Nigeria is among eight countries the U.N says will account for more than half the world's population growth between now and 2050 — along with fellow African nations the Democratic Republic of Congo, Ethiopia and Tanzania.

“The population in many countries in sub-Saharan Africa is projected to double between 2022 and 2050, putting additional pressure on already strained resources and challenging policies aimed to reduce poverty and inequalities,” the U.N. report said.

It projected the world's population will reach around 8.5 billion in 2030, 9.7 billion in 2050 and 10.4 billion in 2100.

The U.N.'s Day of 8 Billion milestone Tuesday is more symbolic than precise, officials are careful to note in a wide-ranging report released over the summer that makes some staggering projections.

In the Democratic Republic of Congo's capital, Kinshasa, where more than 12 million people live, many families struggle to find affordable housing and pay school fees. While elementary pupils attend for free, older children's chances depend on their parents' incomes.

“My children took turns" going to school, said Luc Kyungu, a Kinshasa truck driver who has six children. "Two studied while others waited because of money. If I didn't have so many children, they would have finished their studies on time.”

According to the U.N., the population in sub-Saharan Africa is growing at 2.5% per year — more than three times the global average. Some of that can be attributed to people living longer, but family size remains the driving factor. Women in sub-Saharan Africa on average have 4.6 births, twice the current global average of 2.3.

Families become larger when women start having children early, and 4 out of 10 girls in Africa marry before they turn 18, according to U.N. figures.

There are also often cultural and political reasons for large families in sub-Saharan Africa.

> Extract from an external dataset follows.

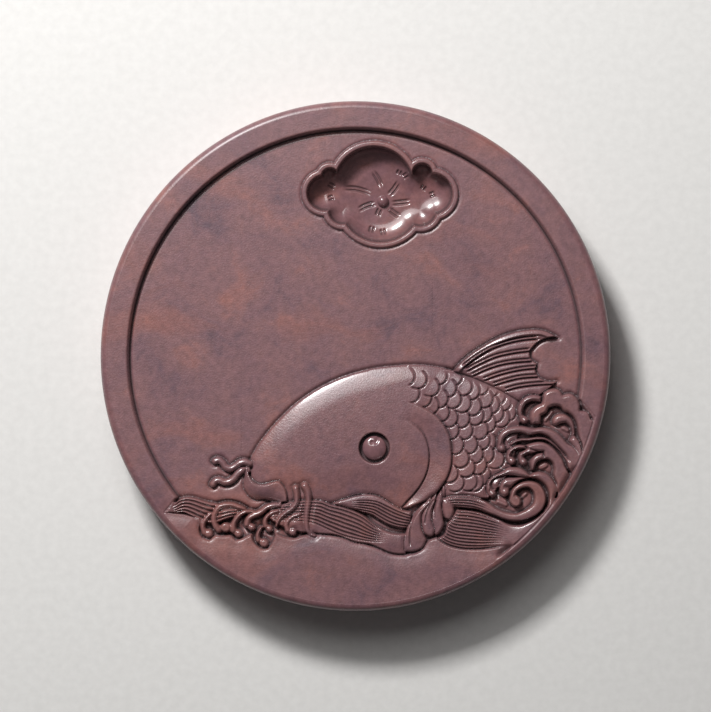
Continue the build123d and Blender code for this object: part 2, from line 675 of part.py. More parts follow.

In Tanzania, former President John Magufuli, who ruled the East African country from 2015 until his death in 2021, discouraged birth control and family planning programs, saying that a large population was good for the economy. Additionally, children are generally seen as a blessing and a source of support for their elders.

Rapid population growth means more people vying for scarce water resources and leaves more families facing hunger as climate change increasingly impacts crop production in many parts of the world.

Experts say a big threat to the environment is consumption, which is highest in developed countries not undergoing big population increases.

"Over the past 25 years, the richest 10% of the global population has been responsible for more than half of all carbon emissions,” said Poonam Muttreja, executive director of the Population Foundation of India.

Charles Kenny, a senior fellow at the Center for Global Development in Washington, says environmental concerns surrounding the 8 billion mark should focus on consumption, particularly in developed countries.

"Population is not the problem, the way we consume is the problem — let’s change our consumption patterns,” he said.